卢思卡递给他一杯水,然后扶着他坐起来,关心地问:“你昨天是喝了多少酒啊?那酒的质量真是令人担忧!”大主教看着眼前的卢思卡,既眼熟又陌生——好像认识,但想不起在哪里见过,觉得应该是自己的脑子还犹如砖头般不运转的缘故。
昨天?昨天,自己确实是喝酒了,可是好像喝得不多。这里是?这里是抄经阁,自己有印象昨天来这里。然后,就不记得了。为什么来,也想不起来了……
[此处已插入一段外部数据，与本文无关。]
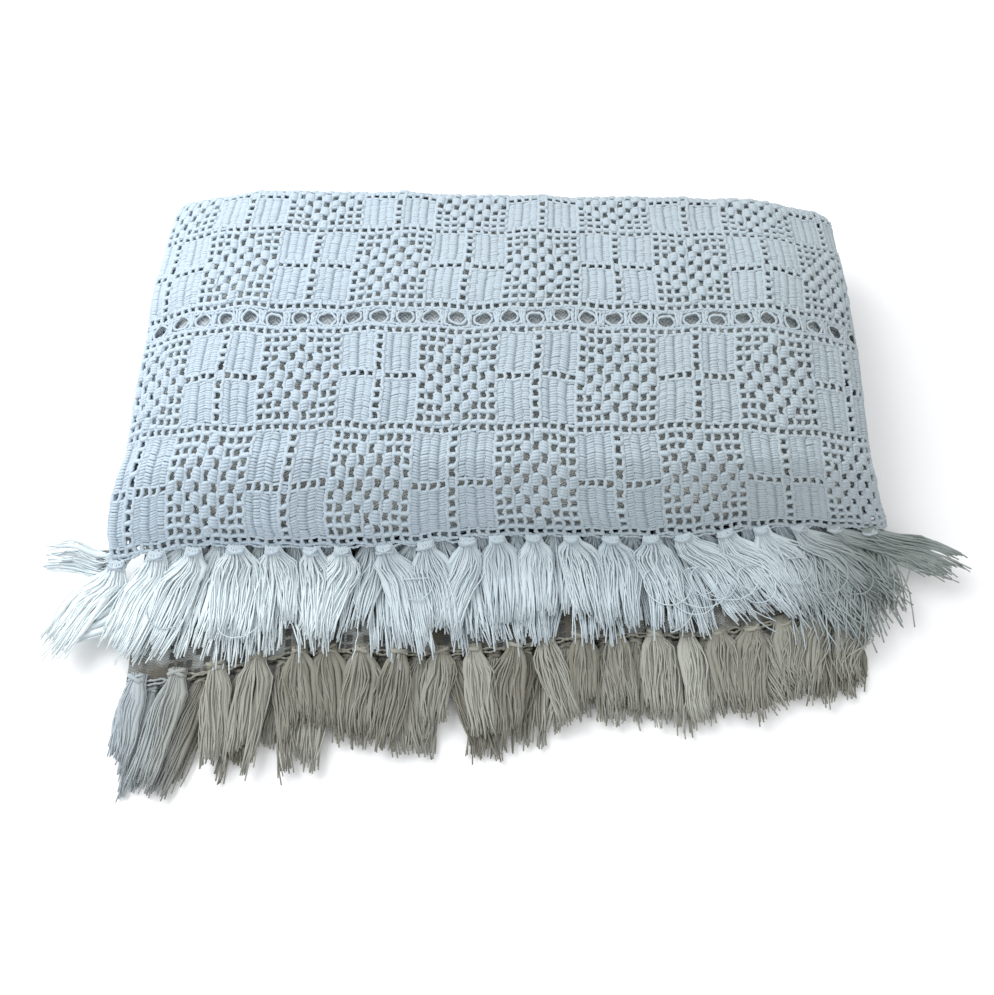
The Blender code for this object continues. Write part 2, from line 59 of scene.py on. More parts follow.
# %% Place the camera
IMAGE_HEIGHT = 995
FOCAL_PIXELS = 878
AXIS_ROW = 425
CAMERA_PLACE = (-0.005, -0.546, 0.935)
DEGREES_DOWN = 61.7
CAMERA_TURN = 0.0047

camera_data = bpy.data.cameras.new("camera")
camera_data.lens = FOCAL_PIXELS * camera_data.sensor_width / IMAGE_HEIGHT
camera_data.shift_y = (AXIS_ROW - IMAGE_HEIGHT / 2) / IMAGE_HEIGHT
camera = bpy.data.objects.new("camera", camera_data)
camera.location = CAMERA_PLACE
camera.rotation_euler = (math.radians(90 - DEGREES_DOWN), 0.0, CAMERA_TURN)
bpy.context.scene.collection.objects.link(camera)
bpy.context.scene.camera = camera
print("lens:", round(camera_data.lens, 1), "mm")

# %% [markdown]
# ## The fold, first step: a clean fold
#
# A route is a line of straights and arcs.  One route is the letter section: three plies, seen
# along the path.  The other is the way of that bundle's middle, back and forth from the top
# hem to the lower hem.  A point of the cloth has a length along each, and that is enough to
# say where it lies.  Numpy works on all the points of a piece at once.

# %% Routes of straights and arcs
THICKNESS = 0.0034
PLY = 0.0115
BUNDLE = 3 * PLY
LEFT_FOLD_X = -0.392
RIGHT_FOLD_X = 0.383
TUCK = 0.009


def lay_route(start, heading, legs):
    """Legs are pairs of a length and a turn.  Gives each leg's start, and the whole length."""
    made, gone, point = [], 0.0, np.array(start, float)
    for length, turn in legs:
        made.append((gone, length, turn, point, heading))
        point, heading = step_along(length, turn, point, heading, np.array(length))
        gone += length
    return made, gone


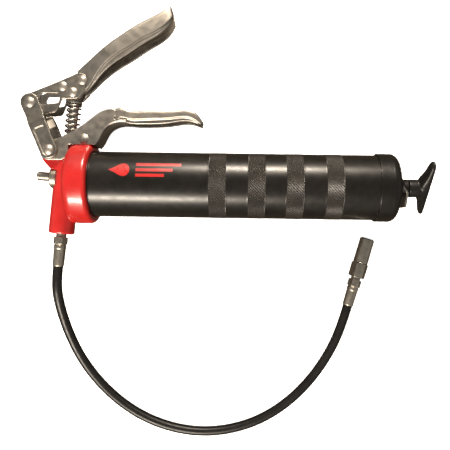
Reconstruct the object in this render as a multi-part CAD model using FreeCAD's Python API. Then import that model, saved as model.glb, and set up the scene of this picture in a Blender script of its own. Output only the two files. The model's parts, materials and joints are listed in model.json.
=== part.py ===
import FreeCAD, Part
import math
import os
from FreeCAD import Vector, Placement, Rotation

# Lever grease gun with a 14 oz barrel and an 18 inch whip hose, lying on its side.
# Millimetres. +X runs along the barrel towards the T-handle, +Y towards the levers, +Z up.
# Everything is drawn with the barrel axis at Y = 0, Z = 0 and the collar's open face at X = 0.
# export() then moves it to ROW_ORIGIN, the middle of the gun's footprint on the bench.

# ---------------------------------------------------------------- driving dimensions
COLLAR_R = 34.8
COLLAR_FRONT = -1.5
COLLAR_REAR = -22.5
COLLAR_DEPTH = 14.0
COLLAR_REAR_ROUND = 7.0
COLLAR_LIP_ROUND = 3.6
ROW_ORIGIN = Vector(113.7, 56.6, -COLLAR_R)

BARREL_R = 28.5
BARREL_WALL = 1.2
BARREL_END = 252.0
GASKET = 1.5
BAND_STARTS = (99.7, 133.0, 165.6, 199.4)
BAND_LENGTH = 14.8
BAND_RAISE = 0.25

CAP_START = 244.5
CAP_R = 29.9
CAP_FACE = 268.0
BOSS_R = 7.9
BOSS_END = 273.6

ROD_R = 3.95
ROD_FRONT = -13.3
ROD_END = 286.0
FOLLOWER_FRONT = -10.0
HANDLE_FACE = 292.6
HANDLE_HALF = 28.2
HANDLE_TURN = 44.0

PUMP_TILT = 5.0
PUMP_FOOT = -27.4
PUMP_R = 11.0
OUTLET_FACE = -44.3
PLUNGER_R = 4.0
PLUNGER_TIP = 8.5
GLAND_FACE = 33.0
SPRING_SEAT = 36.0
WASHER_FACE = 70.8

LINK_FOOT = Vector(-38.5, 27.8, 0)
LINK_HEAD = Vector(-56.3, 69.0, 0)
PLUNGER_PIN = Vector(-20.5, 79.0, 0)
LEVER_RIVETS = (Vector(-29.2, 84.0, 0), Vector(-12.3, 89.6, 0))
HANDLE_RIVET = Vector(-8.9, 37.9, 0)

LUG_HALF = 8.9
CHEEK_IN = 9.0
CHEEK_OUT = 12.0
TONGUE_IN = 4.9
TONGUE_OUT = 6.7
PLATE_IN = 6.8
PLATE_OUT = 8.6
LINK_IN = 12.3
LINK_OUT = 15.8
LINK_JOG = 3.4
LINK_HALF = 7.2
SHEET = 2.0
SKIRT_STEP = 2.2
RUNNING = 0.05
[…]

最近自己总是感觉怪怪的:前几天醒来脚上都是泥,觉得自己夜里梦游了,可是干了些什么也不记得了,嗓子痛,哑了两天。最近,大家好像都在背后议论着自己什么。昨天晚上好像有梦,梦到了美女大天使,但具体的内容想不起来了……
大主教尝试着站起来,卢思卡赶紧过来扶着他。大主教想要回自己的房间,卢思卡扶着他来到门口,敲门,半天没人反应。过会儿听到走廊里有动静,应该是那个守卫刚才在打盹。
他打开大门,晨光从门缝透入到房间内,照在卢思卡的脸上。
守卫赶紧过来帮忙扶着大主教,防止他摔倒,大主教在两人搀扶下走出房间。守卫有点儿犹豫是否放卢思卡出来,于是小心地问道:“主教大人,是我扶您回房间休息,还是我俩扶您回房间呢?”主教被问得一愣,卢思卡接过话茬说:“以黎明之子的名义,还是我照顾主教大人比较稳妥些。”主教马上附和道:“对对,他照顾我,照顾得很好。他送我回房间,你去忙你的吧,这里没你什么事了。”守卫一愣,也不敢反驳什么,怯怯地后退了两步,心想这被囚禁多年的神父终于自由了。反正也不关我的事,一宿都在这过道里,赶紧回去躺床上暖和暖和才是真的。他生怕主教大人反悔或又想起什么,派差事给自己,快步地下楼离开了。
卢思卡扶着大主教走过走廊,从顶楼下来,回到二楼。又穿过走廊,来到大主教的房间。一个小小子从房间里出来开门,帮忙把大主教扶上他的床。卢思卡第一次进入大主教的卧室,房间不大,但布置得奢华舒适,里外间的套房。小小子睡在外间的小木床上,看来是随时听候吩咐的小童。
安顿下大主教,卢思卡退出主卧,关上房门,开始跟这个小小子聊天。